En outre, comme vu supra, elle ne démontre pas le caractère spécifiquement dédié à la marque Renault des investissements réalisés.
Au regard de ces éléments, le préavis consenti était suffisant pour permettre à la société Siac de trouver un autre partenaire ou vendre sa concession. Elle ne peut se retrancher derrière le délai mis par Renault pour refuser de l'agréer à nouveau, pour prétendre que ce préavis n'aurait pas été effectif.
En effet, il ne peut être soutenu que le retard mis dans la réponse de Renault à sa demande de nouvel agrément l'aurait entretenue dans l'espérance de la conclusion d'un nouveau contrat. La résiliation du contrat de concession, pour performance commerciale insuffisante, ne pouvait a priori lui laisser augurer la conclusion d'un nouveau contrat, à l'expiration du premier.
La société Siac ne démontre pas que les conditions d'exécution du préavis n'auraient pas été les mêmes que celles du contrat et qu'elle aurait été placée dans l'impossibilité de l'exécuter dans des conditions normales.
Le jugement déféré sera donc entièrement confirmé.
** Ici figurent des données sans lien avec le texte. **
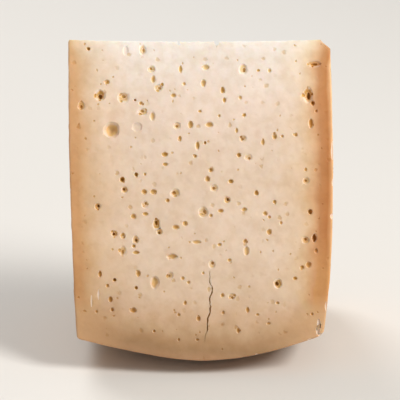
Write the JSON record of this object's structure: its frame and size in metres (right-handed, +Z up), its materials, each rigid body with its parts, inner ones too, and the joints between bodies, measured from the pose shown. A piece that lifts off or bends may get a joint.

Sur l'article 700 et les dépens
La société Siac succombant au principal, il y a lieu de laisser à sa charge les dépens de l'instance d'appel et de la condamner à payer à la société Renault la somme de 30 000 euros au titre de l'article 700 du Code de procédure civile.
Par ces motifs LA COUR, confirme le jugement entrepris en toutes ses dispositions ; condamne la société Siac aux dépens de l'instance d'appel qui seront recouvrés selon les dispositions de l'article 699 du Code de procédure civile ; condamne la société Siac à payer à la société Renault la somme de 30 000 euros au titre de l'article 700 du Code de procédure civile.